The work builds on established mechanistic interpretability research, which has increasingly focused on identifying causal circuits within neural networks. Prior studies identified specific attention patterns and MLPs responsible for tasks like indirect object identification, but lacked systematic methods to compare these findings across contexts. By reframing the problem as graph classification, the authors leverage decades of graph machine learning research to extract meaningful patterns.
The empirical findings reveal that localized edge-level features outperform global graph descriptors for classification tasks, suggesting that specific component interactions matter more than overall network topology. This distinction has implications for how researchers design mechanistic interpretability experiments and validate causal claims. The screened paired-patching validation provides evidence that selected edges reflect genuine causal influence rather than spurious correlations.
The framework's emphasis on rigorous baselines—comparing against prompt-only controls and raw patch-effect data—establishes methodological standards for the field. This prevents overclaiming and clarifies what evidence actually supports circuit-level causal theories versus merely discriminative slice-level patterns.
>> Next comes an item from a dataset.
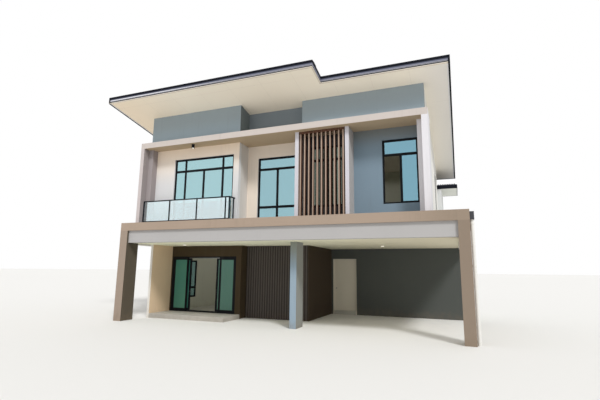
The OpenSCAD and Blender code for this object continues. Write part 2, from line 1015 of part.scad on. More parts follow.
// Ribs down the slope, from a flat flashing along the high edges to the rear
module roof_ribs() {
    first = roof_left + flashing_w + rib_foot;
    count = floor((roof_right - flashing_w - rib_foot - first) / rib_pitch);
    for (i = [0 : count]) {
        x = first + i * rib_pitch;
        y0 = (x > roof_step - rib_pitch / 2 ? roof_front2 : roof_front) + rib_start;
        down_slope(y0, roof_back - 10, [
            [x - rib_foot / 2, -over], [x - rib_foot / 2, 0],
            [x - rib_crest / 2, rib_h], [x + rib_crest / 2, rib_h],
            [x + rib_foot / 2, 0], [x + rib_foot / 2, -over]
        ]);
    }
}

module roof_sheet() {
    color(frame_dark) site() {
        roof_layer(roof_t - sheet_t, roof_t) roof_plan();
        roof_ribs();
    }
}

module soffit() {
    color(cream) site() roof_layer(0, roof_t - sheet_t)
        roof_plan(fascia_t, barge_t);
}

module front_fascia() {
    color(blue_grey) site() roof_layer(band_bottom, band_bottom + band_height)
        front_board(14);
}

module fascia_strip() {
    color(cream) site() {
        roof_layer(drip_h, drip_h + strip_h) front_board(24);
        roof_layer(-side_strip_t, 0)
            side_board(barge_t, barge_t + side_strip_w, fascia_t);
    }
}

module edge_trim() {
    color(frame_dark) site() {
        roof_layer(0, drip_h) front_board(6);
        roof_layer(-barge_drop, roof_t - sheet_t) side_board(0, barge_t);
    }
}

// Rear wing
wing_board_t = 28;
wing_deck_h = 137;
wing_fall = 0.03;
tile_pitch = 100;
tile_h = 40;

// The wing's room, open to the house; the front may be moved forward
module wing_room(front = house_back) {
    polygon([
        [wing_left + wall_t, front], [house_right - wall_t, front],
        [house_right - wall_t, house_back + wall_t],
        [wing_right - wall_t, house_back + wall_t],
        [wing_right - wall_t, wing_back - wall_t],
        [wing_left + wall_t, wing_back - wall_t]
    ]);
}

module rear_wing_walls() {
    color(cream) site() difference() {
        linear_extrude(wing_z) difference() {
            translate([wing_left, house_back])
                square([wing_right - wing_left, wing_back - house_back]);
            wing_room(house_back - over);
        }
        for (x = wing_windows_x, w = [low_window, wing_window])
            block(x, x + w[2], wing_back - wall_t - over, wing_back + over,
                  w[1], w[1] + w[3]);
    }
}

module rear_wing_soffit() {
    color(cream) site()
        block(wing_left - wing_over, wing_right + wing_over,
              house_back, wing_roof_back, wing_z, wing_z + wing_board_t);
}

// A deck that falls to the rear, under a roof of ribbed sheets
module rear_wing_roof() {
    width = wing_right - wing_left + 2 * wing_over;
    depth = wing_roof_back - house_back;
    count = floor(width / tile_pitch) - 1;
    ribs = [for (i = [0 : count]) let (x = i * tile_pitch) each [
        [x, 0], [x + 18, tile_h], [x + 58, tile_h], [x + 76, 0]
    ]];
    color(frame_dark) site()
        translate([wing_left - wing_over, house_back, wing_z + wing_board_t]) {
            rotate([90, 0, 90]) linear_extrude(width) polygon([
                [0, 0], [depth, 0], [depth, wing_deck_h - wing_fall * depth],
                [0, wing_deck_h]
            ]);
            intersection() {
                cube([width, depth, wing_deck_h + tile_h]);
                translate([0, -over, wing_deck_h + wing_fall * over])
                    rotate([90 - atan(wing_fall), 0, 0]) mirror([0, 0, 1])
                    linear_extrude(depth + 3 * over) polygon(concat(
                        [[0, -sheet_t / 2]], ribs,
                        [[width, 0], [width, -sheet_t / 2]]
                    ));
            }
        }
}

// Rainwater and small fittings
gutter_z = 3140;
gutter_y = 100;
gutter_t = 12;
pipe_d = 90;
pipe_y = 180;

// An open box gutter along the carport roof
module gutter() {
    color(dark_grey) site() difference() {
        block(portal_w, portal_w + gutter_w, gutter_y, carport_back,
              gutter_z, upper_z);
        block(portal_w + gutter_t, portal_w + gutter_w - gutter_t,
              gutter_y + gutter_t, carport_back - gutter_t,
              gutter_z + gutter_t, upper_z + over);
    }
}

module downpipe() {
    color(cream) site() translate([portal_w + gutter_w / 2, pipe_y, 0])
        cylinder(d = pipe_d, h = gutter_z, $fn = 32);
}

// A round fitting that hangs from z = 0, with a recess for its lamp
module round_lamp(d, h, rim, recess) {
    translate([0, 0, -h]) difference() {
        cylinder(d = d, h = h, $fn = 48);
        translate([0, 0, -over])
            cylinder(d = d - 2 * rim, h = over + recess, $fn = 48);
    }
}

module spot_lamp() {
    color(frame_dark) site() translate([2310, 820, frame_z])
        round_lamp(110, 150, 8, 30);
}

module ceiling_lights() {
    color(cream) site() for (at = [[1620, 1580], [8730, 3680]])
        translate([at[0], at[1], ceiling_z]) round_lamp(170, 12, 18, 6);
}

ground_floor();
terrace_slab();
left_wall_ground();
terrace_wall();
terrace_wall_top();
entry_wall();
entry_return_wall();
entry_cladding();
return_cladding();
carport_wall();
carport_wall_top();
right_wall_ground();
rear_wall_ground();
column();
portal_legs();
portal_band();
front_beam();
side_beams();
ceiling();
upper_floor();
bay_wall();
bay_returns();
middle_wall();
right_bay_wall();
left_wall_upper();
right_wall_upper();
rear_wall_upper();
upper_band();
frame_slab();
frame_uprights();
screen_fins();
slat_screen();
balustrade();
balustrade_glass();
front_window_frames();
front_window_glass();
side_window_frames();
side_window_glass();
sliding_door_frame();
sliding_door_glass();
left_leaf();
left_leaf_glass();
right_leaf();
right_leaf_glass();
door_frame();
carport_door();
roof_sheet();
soffit();
front_fascia();
fascia_strip();
edge_trim();
rear_wing_walls();
rear_wing_roof();
rear_wing_soffit();
gutter();
downpipe();
spot_lamp();
ceiling_lights();
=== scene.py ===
"""Looks of the detached house: its finishes, roof sheets, window beads, fittings, light and camera."""

from __future__ import annotations

import json
import logging
import math
from dataclasses import dataclass
from enum import Enum
from typing import Callable, Sequence

import bmesh
import bpy
from mathutils import Matrix, Vector

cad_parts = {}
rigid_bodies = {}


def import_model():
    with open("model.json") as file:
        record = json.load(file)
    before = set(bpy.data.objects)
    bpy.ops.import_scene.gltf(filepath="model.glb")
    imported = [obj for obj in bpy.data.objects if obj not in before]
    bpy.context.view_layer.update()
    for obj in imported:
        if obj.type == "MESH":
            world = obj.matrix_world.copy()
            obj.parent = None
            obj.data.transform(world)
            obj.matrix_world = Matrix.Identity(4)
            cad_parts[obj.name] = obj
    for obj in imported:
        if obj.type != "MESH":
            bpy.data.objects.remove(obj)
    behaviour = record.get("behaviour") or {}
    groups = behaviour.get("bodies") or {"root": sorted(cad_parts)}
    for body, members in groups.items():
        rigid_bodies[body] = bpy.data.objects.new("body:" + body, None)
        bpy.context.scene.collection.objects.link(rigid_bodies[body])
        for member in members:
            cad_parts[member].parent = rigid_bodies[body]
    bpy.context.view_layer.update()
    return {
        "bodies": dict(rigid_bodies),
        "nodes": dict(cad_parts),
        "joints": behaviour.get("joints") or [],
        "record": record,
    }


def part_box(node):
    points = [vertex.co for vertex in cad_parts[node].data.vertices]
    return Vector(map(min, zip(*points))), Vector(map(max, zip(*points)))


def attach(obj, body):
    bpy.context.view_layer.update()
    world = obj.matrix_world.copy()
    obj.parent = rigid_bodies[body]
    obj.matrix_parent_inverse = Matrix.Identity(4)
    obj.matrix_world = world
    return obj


log = logging.getLogger("house")

Rgb = tuple[int, int, int]
Point = tuple[float, float, float]
Profile = Sequence[tuple[float, float]]
HOUSE = "house"
SHARP_ANGLE = 40

# Colours that several finishes share
PLASTER: Rgb = (222, 222, 204)
RAIN_MARK: Rgb = (96, 92, 84)
SOIL: Rgb = (124, 108, 88)
DUST: Rgb = (150, 142, 130)
METAL_MARK: Rgb = (92, 90, 86)
METAL_DUST: Rgb = (142, 136, 126)
PANE_DIRT: Rgb = (190, 186, 176)
# Painted shade: the warm brownish undersides of the frame stand for the shade and the warm bounce light under
# the slab
PAINTED_UNDERSIDE_SHADE: Rgb = (188, 168, 140)
# Painted light: the pale cool tone of the right-facing faces at the frame's right end stands for the sun on
# them
PAINTED_LIT_FRAME_END: Rgb = (212, 212, 216)
TRIM_DARK: Rgb = (22, 25, 33)
# Painted shade: a dark line along the foot of the roof's edge, where the gap under the fascia strip lies in
# shade; on the dark trim it is close to the trim's own colour
PAINTED_SHADOW_LINE: Rgb = (30, 28, 30)
# Painted reflection: the lavender sheen of the fascia's lower part and of its step sides, where it mirrors
# the bright ground
PAINTED_FASCIA_SHEEN: Rgb = (142, 143, 158)

# Where one paint or patch of painted light and shade of a finish gives way to the next, in metres
EVERYWHERE = -100.0
SHARP = 0.001
RIGHT_LEG_X = 5.0
RIGHT_UPRIGHT_X = 4.8
UPRIGHT_RECESS_Y = -4.2
TRIM_END_X = 5.938

# Directions that count height over the sloping roof, the second slanted along X so that the painted sunlit
# strip on the fascia narrows to the right, and the soffit's height
ROOF_SLOPE: Point = (0.0, 0.19, 1.0)
PAINTED_SUNLIGHT_SLANT: Point = (0.012, 0.19, 1.0)
SOFFIT_LEVEL = 7.0661


class Side(Enum):
    """The way a face looks, as its outward direction."""

    LEFT = (-1.0, 0.0, 0.0)
    RIGHT = (1.0, 0.0, 0.0)
    FRONT = (0.0, -1.0, 0.0)
    BACK = (0.0, 1.0, 0.0)
    DOWN = (0.0, 0.0, -1.0)
    UP = (0.0, 0.0, 1.0)


class Axis(Enum):
    """The direction in which a length or a thickness is counted."""

    X = 0
    Y = 1
    Z = 2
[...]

As mechanistic interpretability scales to larger models and more complex tasks, such systematic evaluation approaches become increasingly critical for maintaining scientific rigor.
- →Graph kernel methods can systematically compress and compare activation patching data across diverse tasks and prompts.
- →Localized edge features in patch-effect graphs provide stronger classification signals than global graph topology descriptors.
- →Rigorous baseline comparisons distinguish true causal circuit evidence from spurious discriminative patterns.
- →The framework provides an evaluation pipeline for validating mechanistic interpretability claims in transformer models.
- →Screened paired-patching validation confirms that selected graph edges correspond to genuine activation-influence effects.